Her steel was forged on her impoverished childhood. She was born Thelma Catherine Ryan in a miner’s shack in eastern Nevada, on March 16, 1912, so close to St. Patrick’s Day that her father called her Pat. The family, including two older brothers, soon moved to Artesia, Calif, where they scratched out a living on a truck farm without electricity or running water. When her mother died, Pat, then just 12, took over the cooking and cleaning along with the farm chores. When her father developed black-lung disease she took care of him, too, while scrubbing floors at a bank to help send her brothers to college. At 18 and newly orphaned, she set out for New York, where she worked as a secretary, then an X-ray technician, saving money to return to California. She paid her way through the University of Southern California partly by working as a Hollywood extra. She was teaching high school, and dabbling in amateur theater, when a young lawyer tried out for a part. Dick Nixon told her that same night that he intended to marry her. “I thought he was crazy,” she said later.
But Pat came around, as she always did. They were married two years later, and she soon resigned herself to her husband’s political ambitions. “I could see it was the life Dick wanted,” she explained. “The only thing I could do was to help him, but it would not have been a life that I would have chosen.” Her daughter, Tricia, was 3 weeks old when Pat hit the campaign trail in Nixon’s first congressional race. She never left it, but she never liked it. She urged him not to seek the vice presidency and to quit politics after he lost the presidency race in 1960 and the California governor’s race in 1962. She particularly hated the “Checkers” speech, during which she gazed supportively at him on national television while he denied unethical use of an $18,000 political fund. (“Why do we have to tell people how little we have and how much we owe?” she’d asked.) It wasn’t the last time she’d be used as a political prop.
And like a prop, she seemed to be cast aside when she wasn’t needed. “In public, [Nixon] would always praise her lavishly, but once back on the airplane, he would go about his business as if she didn’t exist,” writes David Halberstam in his new book, “The Fifties.” Anecdotes abound of Nixon rebuffing her at parties, of separate bedrooms and silent meals. And he wasn’t the only one who snubbed her. Halberstam recounts how, when Nixon was vice president, Pat called Mollie Parnis and asked her to design some dresses for her, as she had for Mamie Eisenhower. Mamie vetoed it, saying: “Let the poor thing go to Garfinckel’s and buy something off the rack.”
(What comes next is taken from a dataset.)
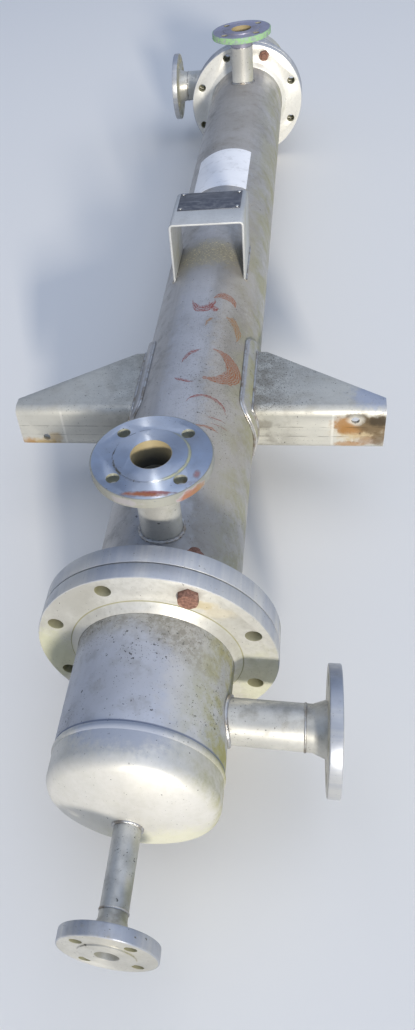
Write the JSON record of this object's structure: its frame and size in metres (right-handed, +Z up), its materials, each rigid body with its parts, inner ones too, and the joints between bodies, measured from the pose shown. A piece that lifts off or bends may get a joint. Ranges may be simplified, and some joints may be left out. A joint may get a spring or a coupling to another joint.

As First Lady in her own right, Pat traveled extensively, heading U.S. delegations to foreign inaugurals, promoting educational programs and volunteer work. She was no Jackie Kennedy; White House dinners were small and sedate. But she did help gather more than 500 historical paintings and antiques for the White House collection and welcomed foreigners and the disabled to White House tours with multilanguage guidebooks and special accommodations. As Watergate unfolded, she insisted it was a minor scandal compared with her husband’s contributions and blamed the media for blowing it out of proportion. Asked in 1974 how she could stay calm with the presidency collapsing, she said: “I hate complainers, and I made up my mind not to be one. So if it’s cold, I tell myself it’s not cold and if it’s hot, I tell myself it’s not hot. And you know, it works!”
Her facade broke only once in that era; she wept during Nixon’s resignation speech. But it was back again the next day, when, in his farewell to his staff, Nixon praised his mother (“a saint”) and father (“a great man”), yet never mentioned his wife.
Their joint wave from the helicopter that morning was virtually the last the public saw of Pat Nixon. In exile in San Clemente in 1976, she suffered a stroke that left her temporarily paralyzed. Nixon attributed it to the fact that she’d been reading Bob Woodward and Carl Bernstein’s “The Final Days,” over his protests. Her daughter, Julie Nixon Eisenhower, was so upset at the book’s portrayal of her mother as a secret drinker that she wrote a NEWSWEEK MY TURN piece, defending the former First Lady’s own last White House days. Eisenhower also wrote that “people who labeled her ‘Plastic Pat’ underestimate her…My mother gives meaning to the words in the thirteenth chapter of I Corinthians: ‘Love bears all things, believes all things, hopes all things, endures all things’.”
In recent years, when reporters visited the couple’s New Jersey home to hear her husband hold forth on politics, Pat was rarely seen. She had her privacy at last, and her health was failing. She’d suffered a second stroke in 1983 and was hospitalized repeatedly for pneumonia and other lung infections. Last week her husband and daughters were at her side when she died of lung cancer at 81. She had written her own epitaph years earlier when she said: “I just want to be remembered as the wife of a president.”